UHD Image Deblurring via Autoregressive Flow with Ill-conditioned Constraints

TL;DR

This paper introduces a novel autoregressive flow method with ill-conditioned constraints for UHD image deblurring, enabling stable, efficient, and detailed high-resolution image restoration through a progressive coarse-to-fine approach.

Contribution

It proposes a new autoregressive flow framework with an ill-conditioning suppression scheme for UHD image deblurring, improving stability and detail recovery over existing methods.

Findings

Effective at 4K resolution and higher

Enables stable, stage-wise refinement from low to high resolution

Achieves promising results with efficient inference

Abstract

Ultra-high-definition (UHD) image deblurring poses significant challenges for UHD restoration methods, which must balance fine-grained detail recovery and practical inference efficiency. Although prominent discriminative and generative methods have achieved remarkable results, a trade-off persists between computational cost and the ability to generate fine-grained detail for UHD image deblurring tasks. To further alleviate these issues, we propose a novel autoregressive flow method for UHD image deblurring with an ill-conditioned constraint. Our core idea is to decompose UHD restoration into a progressive, coarse-to-fine process: at each scale, the sharp estimate is formed by upsampling the previous-scale result and adding a current-scale residual, enabling stable, stage-wise refinement from low to high resolution.
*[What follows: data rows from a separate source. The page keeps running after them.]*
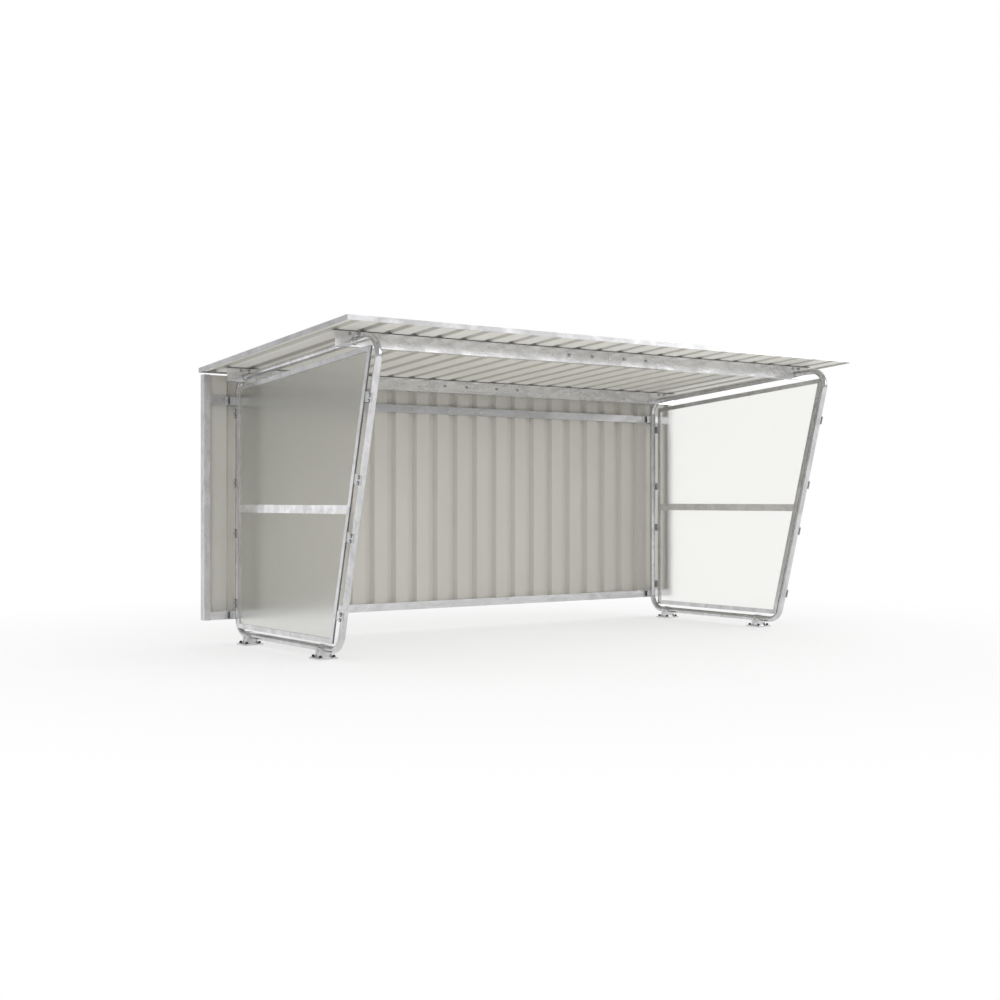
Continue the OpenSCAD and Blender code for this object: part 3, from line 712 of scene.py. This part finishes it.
RIB_PITCH = 0.207
ROOF_RIB_SHIFT = -0.027
SHEET_T = 0.0008
half_len = cad_box[1][0]
SCREW_MARGIN, SCREW_EDGE = 0.10, 0.07
SCREW_WASHER_R, SCREW_WASHER_T = 0.0080, 0.0020
SCREW_HEAD_R, SCREW_HEAD_H = 0.0048, 0.0050
washer_look, tree, skin, coord = new_look("screw_washer")
grain = speckle(tree, coord, "Object", 240.0)
tone = two_tones(tree, grain, (0.52, 0.51, 0.47, 1.0), (0.60, 0.59, 0.55, 1.0))
wire(tree, tone, "Result", skin, "Base Color")
skin.inputs["Roughness"].default_value = 0.45
skin.inputs["Metallic"].default_value = 0.3


def add_screw(bm, at, out):
    place = turned_to(at, out)
    add_disc(bm, place, SCREW_WASHER_R, SCREW_WASHER_T, sides=14, top_radius=0.0068)
    add_disc(bm, place, SCREW_HEAD_R, SCREW_HEAD_H, base=SCREW_WASHER_T, sides=6)


bm = bmesh.new()
count = int((half_len - SCREW_MARGIN) / RIB_PITCH)
for row in ("front", "rear"):
    low, high = box_on_roof(row + "_purlin_left")
    screw_y = (low[1] + high[1]) / 2
    for i in range(-count, count + 1):
        x = (i + 0.5) * RIB_PITCH + ROOF_RIB_SHIFT
        if abs(x) < half_len - SCREW_EDGE:
            add_screw(bm, roof_place @ Vector((x, screw_y, pan_under + SHEET_T)), roof_up)
make_piece("roof_screws", bm, washer_look)

# ---- Roof flashings ----
# Bent galvanised sheet angles round the roof's edge, pop-riveted down into the ribs. The
# front and rear ones are painted darker than the two at the ends: painted shade against the
# bright light that the front one faces.
flashing_zinc = zinc_coat("flashing_zinc", (0.9, 4.4, 6.1), stretch=(0.5, 0.5, 1.0), metal=0.92,
                          smooth=0.26, dull=0.40, tone=0.96)
dress(["left_flashing", "right_flashing"], flashing_zinc)
# Painted shade: the same zinc as the end flashings, toned darker.
long_flashing_painted_shade_zinc = zinc_coat("long_flashing_painted_shade_zinc", (3.3, 1.9, 4.7), stretch=(0.6, 1.0, 1.0), metal=0.92,
                      smooth=0.30, dull=0.44, tone=0.76)
dress(["front_flashing", "rear_flashing"], long_flashing_painted_shade_zinc)
RIVET_BACK, RIVET_MARGIN = 0.050, 0.06
RIVET_R, RIVET_TOP_R, RIVET_H = 0.0048, 0.0030, 0.0014
bm = bmesh.new()
slope_end = box_on_roof("rear_flashing")[1][1]
count = int((half_len - RIVET_MARGIN) / RIB_PITCH)
for y in (RIVET_BACK, slope_end - RIVET_BACK):
    for i in range(-count, count + 1, 2):
        x = i * RIB_PITCH + ROOF_RIB_SHIFT
        place = turned_to(roof_place @ Vector((x, y, 0)), roof_up)
        add_disc(bm, place, RIVET_R, RIVET_H, sides=12, top_radius=RIVET_TOP_R)
make_piece("flashing_rivets", bm, bolt_zinc)

# ---- Wall girts ----
# Cold-rolled channels across the back, the upper one painted darker than the lower as painted
# shade for its place in the shade under the roof.
# Short brackets hold them to the rear posts, with two hexagon bolts in each ear, and a
# cover plate with four bolts joins the upper one's halves.
girt_zinc = zinc_coat("girt_zinc", (3.6, 8.2, 4.9), stretch=(0.6, 1.0, 1.5), metal=0.80,
                      smooth=0.26, dull=0.40, tone=1.02)
dress(["lower_girt"], girt_zinc)
# Painted shade: the same zinc as the lower girt, toned darker.
upper_girt_painted_shade_zinc = zinc_coat("upper_girt_painted_shade_zinc", (1.6, 5.2, 2.9), stretch=(0.6, 1.0, 1.5), metal=0.85,
                           smooth=0.26, dull=0.40, tone=0.76)
dress(["upper_girt_left", "upper_girt_right", "girt_sleeve"], upper_girt_painted_shade_zinc)
dress(["girt_brackets"], plate_zinc)
BRACKET_T = 0.004
EAR_IN, EAR_UP = 0.014, 0.015
SLEEVE_BOLTS = (0.18, 0.42)
GIRT_BOLT = {"across": 0.013, "head": 0.0055, "washer": 0.009, "washer_t": 0.0016}
bm = bmesh.new()
for bracket in solids_of("girt_brackets"):
    x0, x1 = min(p.x for p in bracket), max(p.x for p in bracket)
    z = (min(p.z for p in bracket) + max(p.z for p in bracket)) / 2
    ear_y = max(p.y for p in bracket) - BRACKET_T
    for x in (x0 + EAR_IN, x1 - EAR_IN):
        for up in (-EAR_UP, EAR_UP):
            add_hex_bolt(bm, (x, ear_y, z + up), -REARWARD, **GIRT_BOLT)
low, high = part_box("girt_sleeve")
mid_x, _, mid_z = middle_of("girt_sleeve")
for part in SLEEVE_BOLTS:
    for way in (-1, 1):
        at = (mid_x + way * part * (high[0] - low[0]), low[1], mid_z)
        add_hex_bolt(bm, at, -REARWARD, **GIRT_BOLT)
make_piece("girt_bolts", bm, plate_zinc)

# ---- Wall sheets ----
# The same sheet as the roof's, hung upright behind the girts with the ribs outwards and
# screwed to them from outside, one screw in each pan.
# The sheet's own tone, darker than the roof's coat, which carries painted light.
WALL_LIGHT, WALL_DARK = (0.69, 0.672, 0.622, 1.0), (0.65, 0.632, 0.582, 1.0)
wall_coat = sheet_coat("wall_coat", (1.0, 1.0, 0.25), WALL_LIGHT, WALL_DARK)
dress([f"wall_sheet_{i}" for i in range(1, 6)], wall_coat)
bm = bmesh.new()
pan_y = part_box("wall_sheet_3")[0][1] + SHEET_T
count = int((half_len - SCREW_MARGIN) / RIB_PITCH)
for rail in ("lower_girt", "upper_girt_left"):
    for i in range(-count, count + 1):
        add_screw(bm, (i * RIB_PITCH, pan_y, middle_of(rail)[2]), REARWARD)
make_piece("wall_screws", bm, washer_look)

# ---- Wall trims ----
# Bent galvanised sheet angles down both ends of the back wall, over the girts' ends and
# the sheets' edges.
trim_zinc = zinc_coat("trim_zinc", (4.2, 0.8, 2.2), stretch=(1.0, 1.0, 0.6), smooth=0.26,
                      dull=0.40, tone=0.88)
dress(["left_wall_trim", "right_wall_trim"], trim_zinc)
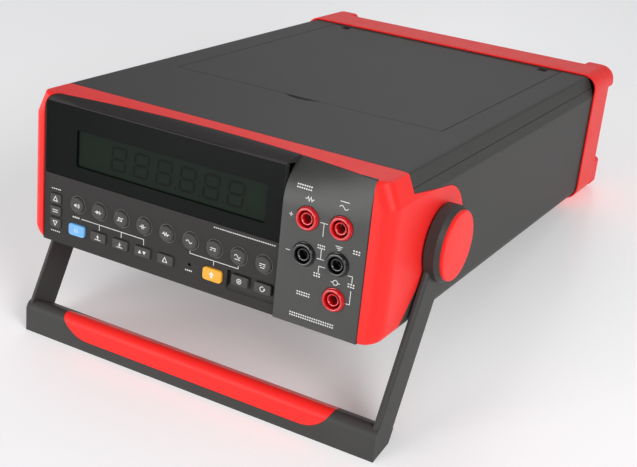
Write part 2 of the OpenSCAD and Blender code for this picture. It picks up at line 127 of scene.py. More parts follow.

We further introduce Flow Matching to model residual generation as a conditional vector field and perform few-step ODE sampling with efficient Euler/Heun solvers, enriching details while keeping inference affordable. Since multi-step generation at UHD can be numerically unstable, we propose an ill-conditioning suppression scheme by imposing condition-number regularization on a feature-induced attention matrix, improving convergence and cross-scale consistency. Our method demonstrates promising performance on blurred images at 4K (3840$\times$2160) or higher resolutions.